**EXERCISE AIM:** Locate, in the data below, the line that contains "name, list, lay" and the line that contains "imported = [obj"; reproduce exactly those two lines and every line between them, nothing more.
begin INFORMATION SUPPLIED
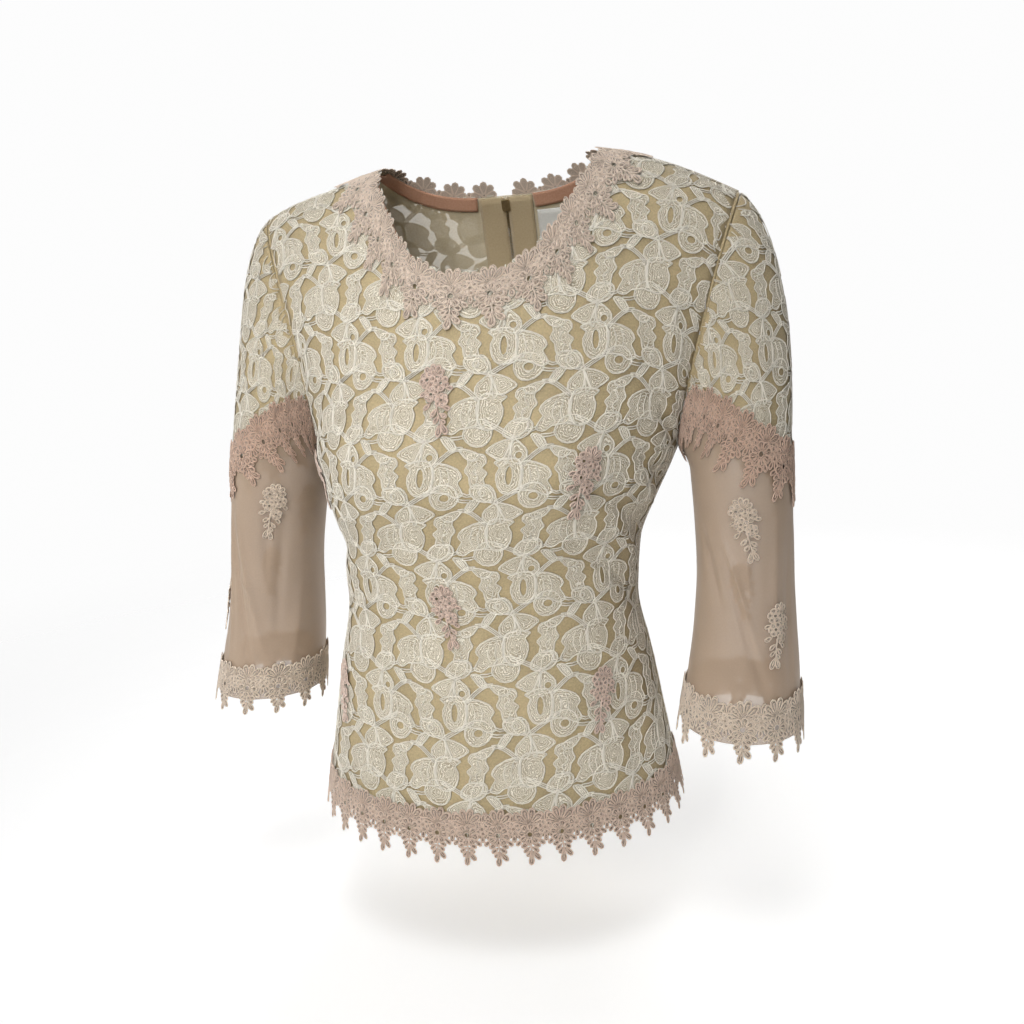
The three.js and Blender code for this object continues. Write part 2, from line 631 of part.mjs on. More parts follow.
// Neck trim: one strip from the zip round the front and back to the zip, laid on the panels. At the
// back its petals stand above the edge. Its width and reach change from a panel's own to their mean
// at the shoulder seams.
function trimStrip(yoke, columns, shoulders, width, stands) {
  const mean = (a, b) => (a + b) / 2;
  const toSeam = (column) => {
    const away = Math.min(...shoulders.map((shoulder) => Math.abs(column - shoulder)));
    return ease(away / MIDDLE, 0, 0.5);
  };
  const widthAt = (c) => mix(mean(NECK_TRIM.front, NECK_TRIM.back), width, toSeam(c));
  const standsAt = (c) => mix(mean(NECK_TRIM.stands, NECK_TRIM.overhang), stands, toSeam(c));
  const low = (c) => rowAway(yoke, c, widthAt(c));
  return neckStrip(yoke, columns, [
    low,
    (c) => (low(c) < YOKE_CELLS - 1 ? YOKE_CELLS - 1 : mean(low(c), YOKE_CELLS)),
    () => YOKE_CELLS,
    (c) => rowAway(yoke, c, -standsAt(c)),
  ]);
}
const trimLeft = trimStrip(
  backs.left.yoke,
  [NECK_TRIM.start, ...count(1, MIDDLE)],
  [MIDDLE],
  NECK_TRIM.back,
  NECK_TRIM.stands,
);
const trimRight = trimStrip(
  backs.right.yoke,
  [...count(0, MIDDLE - 1), MIDDLE - NECK_TRIM.start],
  [0],
  NECK_TRIM.back,
  NECK_TRIM.stands,
);
const trimFront = trimStrip(
  front.yoke,
  count(0, YOKE_COLUMNS),
  [0, YOKE_COLUMNS],
  NECK_TRIM.front,
  NECK_TRIM.overhang,
);
trimFront.turned = true;
// The front part takes its end columns from the back parts.
for (const key of ["points", "normals"])
  trimFront[key].forEach((row, r) => {
    row[0] = trimRight[key][r][0];
    row[YOKE_COLUMNS] = trimLeft[key][r][MIDDLE];
  });
addPiece("neck_trim", wall([trimLeft, trimFront, trimRight], TRIM_GAP + TRIM_WALL, TRIM_GAP), TRIM_FINISH);

// Where a point of the back at a given x and height lies, as across and share.
function backAt(x, z) {
  let across = 0;
  let share = ARMPIT.share;
  for (let round = 0; round < 6; round += 1) {
    let low = 0;
    let high = SEAM_SHARE;
    for (let i = 0; i < 30; i += 1) {
      share = (low + high) / 2;
      if (torsoPoint("back", across, share).z < z) low = share;
      else high = share;
    }
    const step = 0.01;
    const here = torsoPoint("back", across, share).x;
    across += ((x - here) * step) / (torsoPoint("back", across + step, share).x - here);
  }
  return { across, share };
}
// A piece inside the back, given by its x on each row and the rows' heights.
function backPatch(columns, heights) {
  const middleX = (z) => torsoPoint("back", 0, backAt(0, z).share).x;
  const at = heights.map((z) => columns.map((x) => backAt(x + middleX(z), z)));
  return makeGrid(
    heights.length,
    columns.length,
    (r, c) => torsoPoint("back", at[r][c].across, at[r][c].share),
    (r, c) => torsoNormal("back", at[r][c].across, at[r][c].share),
  );
}

// Zip: two tapes and the closed chain between them, from the neck edge down to the waist.
const neckShare = yokeHead("back", MIDDLE).share;
const heightAt = (share) => torsoPoint("back", 0, share).z;
const yokeShare = (row) => mix(ARMPIT.share, neckShare, row / YOKE_CELLS);
const zipShares = [
  ...BODY_SHARES.filter((share) => share >= ZIP.bottom),
  ...count(1, YOKE_CELLS - 1).map(yokeShare),
];
const tapeHeights = [...zipShares.map(heightAt), heightAt(neckShare) - TAPE.topGap];
const tapeOut = -LACE_WALL - SEAM_GAP - ZIP.bow;
for (const [half, way] of [["left", 1], ["right", -1]]) {
  const middle = (TAPE.inner + TAPE.outer) / 2;
  const tape = backPatch([TAPE.inner, middle, TAPE.outer].map((x) => way * x), tapeHeights);
  addPiece("zip_tape_" + half, wall(tape, tapeOut, tapeOut - TAPE.wall), TAPE_FINISH);
}

// The middle of the slit, read on the panel's rows, and the slider's frame on it.
const slit = backs.left;
const slitPoint = (row) => resample(slit.yoke, 1, 1, () => [row, 0]).points[0][0].setX(0);
const downSlit = slitPoint(YOKE_CELLS - 1).sub(slitPoint(YOKE_CELLS)).normalize();
const out = new THREE.Vector3(1, 0, 0).cross(downSlit);
const sliderFrame = new THREE.Matrix4()
  .makeBasis(new THREE.Vector3(-1, 0, 0), out, downSlit)
  .setPosition(slitPoint(rowAway(slit.yoke, 0, SLIDER_DOWN)));

// The closed chain below the slider.
const chainRows = [
  ...BODY_SHARES.map((share, r) => ({ share, grid: slit.body, row: r })).filter(
    ({ share }) => share >= ZIP.bottom,
  ),
  ...[...count(1, YOKE_CELLS - 1), rowAway(slit.yoke, 0, SLIDER_DOWN + CHAIN.below)]
    .sort((low, high) => low - high)
    .map((row) => ({ grid: slit.yoke, row })),
];
const chain = makeGrid(
  chainRows.length,
  2,
  (r, c) => {
    const { grid, row } = chainRows[r];
    const edge = resample(grid, 1, 1, () => [row, 0]).points[0][0];
    const middle = torsoPoint("back", 0, backAt(0, edge.z).share).x;
    return edge.setX(middle + (c ? CHAIN.half : -CHAIN.half));
  },
  (r) => {
    const { grid, row } = chainRows[r];
    return resample(grid, 1, 1, () => [row, 0]).normals[0][0].setX(0).normalize();
  },
);
addPiece("zip_chain", wall(chain, -CHAIN.under, -CHAIN.under - CHAIN.thick), METAL_FINISH);

const wasm = await Module();
wasm.setup();
function solidOf(geometry) {
  const bare = geometry.clone();
  bare.deleteAttribute("normal");
  bare.deleteAttribute("uv");
  const merged = mergeVertices(bare, 1e-4);
  return new wasm.Manifold(
    new wasm.Mesh({
      numProp: 3,
      vertProperties: merged.attributes.position.array,
      triVerts: new Uint32Array(merged.index.array),
    }),
  );
}
function geometryOf(solid) {
  const mesh = solid.getMesh();
  const geometry = new THREE.BufferGeometry();
  geometry.setAttribute("position", new THREE.BufferAttribute(mesh.vertProperties, 3));
  geometry.setIndex(new THREE.BufferAttribute(mesh.triVerts, 1));
  geometry.computeVertexNormals();
  return geometry;
}
const blocks = SLIDER_BLOCKS.map(({ half, n, d }) => {
  const box = new THREE.BoxGeometry(2 * half, n[1] - n[0], d[1] - d[0]);
  box.translate(0, (n[0] + n[1]) / 2, (d[0] + d[1]) / 2);
  return solidOf(box);
});
const slider = geometryOf(blocks.reduce((sum, block) => sum.add(block)));
addPiece("zip_slider", slider.applyMatrix4(sliderFrame), METAL_FINISH);

// The pull tab hangs by its bar under the slider's bridge, so its eye goes round the bridge.
function tabGeometry() {
  const round = TAB.wide;
  const outline = new THREE.Shape();
  outline.moveTo(-TAB.half, -TAB.bar);
  outline.lineTo(TAB.half, -TAB.bar);
  outline.lineTo(TAB.half, TAB.eyeEnd + 1);
  outline.lineTo(TAB.wide, TAB.length - round);
  outline.absarc(0, TAB.length - round, round, 0, Math.PI, false);
  outline.lineTo(-TAB.half, TAB.eyeEnd + 1);
  const eye = new THREE.Path();
  eye.moveTo(-TAB.eye, TAB.bar);
  eye.lineTo(-TAB.eye, TAB.eyeEnd);
  eye.lineTo(TAB.eye, TAB.eyeEnd);
  eye.lineTo(TAB.eye, TAB.bar);
  const hole = new THREE.Path();
  hole.absarc(0, TAB.length - round, TAB.hole, 0, 2 * Math.PI, true);
  outline.holes.push(eye, hole);
  const plate = new THREE.ExtrudeGeometry(outline, {
    depth: 2 * TAB.bar,
    bevelEnabled: false,
    curveSegments: 8,
  });
  // The outline's plane becomes x and d, and its thickness n.
  plate.translate(0, 0, -TAB.bar);
  plate.applyMatrix4(new THREE.Matrix4().makeRotationX(Math.PI / 2));
  plate.translate(0, TAB.axis, 0);
  return plate;
}
addPiece("zip_pull", tabGeometry().applyMatrix4(sliderFrame), METAL_FINISH);

// A bare label inside the left back, below the neck binding.
const label = backPatch(
  [LABEL.from, (LABEL.from + LABEL.to) / 2, LABEL.to],
  [LABEL.bottom, (LABEL.bottom + LABEL.top) / 2, LABEL.top],
);
const labelOut = -LACE_WALL - SEAM_GAP - LABEL.bow;
addPiece("label", wall(label, labelOut, labelOut - LABEL.wall), LABEL_FINISH);

// Flower sprays: on a panel each lies on the panel's own facets, and on a sleeve it bends round it.
const SPRAY_STEPS = { around: 3, down: 4 };
function sleeveSpray(side, angle, down) {
  const angleAt = (c) => mix(...angle, c / (SPRAY_STEPS.around - 1)) * DEGREE;
  const downAt = (r) => mix(...down, r / (SPRAY_STEPS.down - 1));
  return makeGrid(
    SPRAY_STEPS.down,
    SPRAY_STEPS.around,
    (r, c) => sleevePoint(side, angleAt(c), downAt(r)),
    (r, c) => sleeveNormal(side, angleAt(c), downAt(r)),
  );
}
const onPanel = (panel) => ({ grid, columns, rows }) => patch(panel[grid], ...columns, ...rows);
const onSleeve = (side) => ({ angle, down }) => sleeveSpray(side, angle, down);
const sprayPlaces = [
  { name: "front", list: SPRAYS.front, lay: onPanel(front) },
  { name: "back_left", list: SPRAYS.backLeft, lay: onPanel(backs.left) },
  { name: "back_right", list: SPRAYS.backRight, lay: onPanel(backs.right) },
  { name: "sleeve_left", list: SPRAYS.sleeveLeft, lay: onSleeve("left") },
  { name: "sleeve_right", list: SPRAYS.sleeveRight, lay: onSleeve("right") },
];
for (const { name, list, lay } of sprayPlaces)
  list.forEach((spray, i) => {
    const gap = spray.grid ? LAID_GAP : ROUND_GAP;
    const geometry = wall(lay(spray), gap + MOTIF_WALL, gap);
    addPiece(["spray", name, i + 1].join("_"), geometry, TRIM_FINISH);
  });

export default blouse;
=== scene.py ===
"""The lace blouse's looks: corded lace on a plain lining, sheer lower sleeves, flower trims, a back zip."""

import json
import math

import bmesh
import bpy
import numpy as np
from mathutils import Matrix, Vector

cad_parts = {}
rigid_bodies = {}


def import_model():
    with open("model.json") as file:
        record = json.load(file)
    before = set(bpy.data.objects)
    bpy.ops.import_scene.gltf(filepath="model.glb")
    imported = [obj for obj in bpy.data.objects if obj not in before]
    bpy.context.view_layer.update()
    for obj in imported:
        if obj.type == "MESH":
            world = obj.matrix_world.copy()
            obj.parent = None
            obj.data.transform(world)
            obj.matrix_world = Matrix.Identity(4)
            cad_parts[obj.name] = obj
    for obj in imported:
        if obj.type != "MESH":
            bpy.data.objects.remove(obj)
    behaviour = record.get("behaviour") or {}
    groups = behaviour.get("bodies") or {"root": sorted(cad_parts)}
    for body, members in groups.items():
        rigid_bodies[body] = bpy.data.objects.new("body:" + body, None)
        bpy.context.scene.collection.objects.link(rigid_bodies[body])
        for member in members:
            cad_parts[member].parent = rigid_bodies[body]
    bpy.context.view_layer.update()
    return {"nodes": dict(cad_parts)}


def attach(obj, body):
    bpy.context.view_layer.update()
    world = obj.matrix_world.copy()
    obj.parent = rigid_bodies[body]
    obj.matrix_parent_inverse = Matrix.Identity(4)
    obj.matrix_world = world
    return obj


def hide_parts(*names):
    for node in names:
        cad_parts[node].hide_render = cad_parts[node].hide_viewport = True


bl_info = {
    "name": "Lace Blouse",
    "version": (1, 0, 0),
    "blender": (4, 5, 0),
    "location": "View3D > Sidebar > Blouse",
    "description": "Builds a filled-out lace blouse round its packed solids",
    "category": "Add Mesh",
}

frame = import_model()

MM = 0.001
DEGREE = math.pi / 180
BODY = "blouse"

# The cut of the blouse in millimetres, as its solids have it. Torso rings from hem to armpit.
TORSO = {
    "share": (0, 0.1, 0.2, 0.3, 0.4, 0.48, 0.56, 0.62),
    "height": (-536, -488, -430, -372, -325, -290, -262, -240),
    "half": (161, 152, 142, 131, 132, 142, 152, 159),
    "front": (131, 125, 113, 106, 111, 117, 122, 121),
    "back": (106, 103, 94, 84, 84, 90, 95, 98),
}
ARMPIT = TORSO["share"][-1]
ARMPIT_HALF = TORSO["half"][-1]
ARMPIT_HEIGHT = TORSO["height"][-1]
RING_POWER = 0.85  # under 1 rounds a ring out towards a rectangle
HEM_DIP = {"front": 10, "back": 4}  # how much lower the hem hangs at the middle
SWAY = {"from": 110, "to": 390, "reach": 22}  # of the hips, to the wearer's right
SHOULDER_TILT = {"slope": 0.03, "from": 120, "to": 200}  # the left one hangs a little low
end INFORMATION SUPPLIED
**REPLY:**
for (const { name, list, lay } of sprayPlaces)
  list.forEach((spray, i) => {
    const gap = spray.grid ? LAID_GAP : ROUND_GAP;
    const geometry = wall(lay(spray), gap + MOTIF_WALL, gap);
    addPiece(["spray", name, i + 1].join("_"), geometry, TRIM_FINISH);
  });

export default blouse;
=== scene.py ===
"""The lace blouse's looks: corded lace on a plain lining, sheer lower sleeves, flower trims, a back zip."""

import json
import math

import bmesh
import bpy
import numpy as np
from mathutils import Matrix, Vector

cad_parts = {}
rigid_bodies = {}


def import_model():
    with open("model.json") as file:
        record = json.load(file)
    before = set(bpy.data.objects)
    bpy.ops.import_scene.gltf(filepath="model.glb")
    imported = [obj for obj in bpy.data.objects if obj not in before]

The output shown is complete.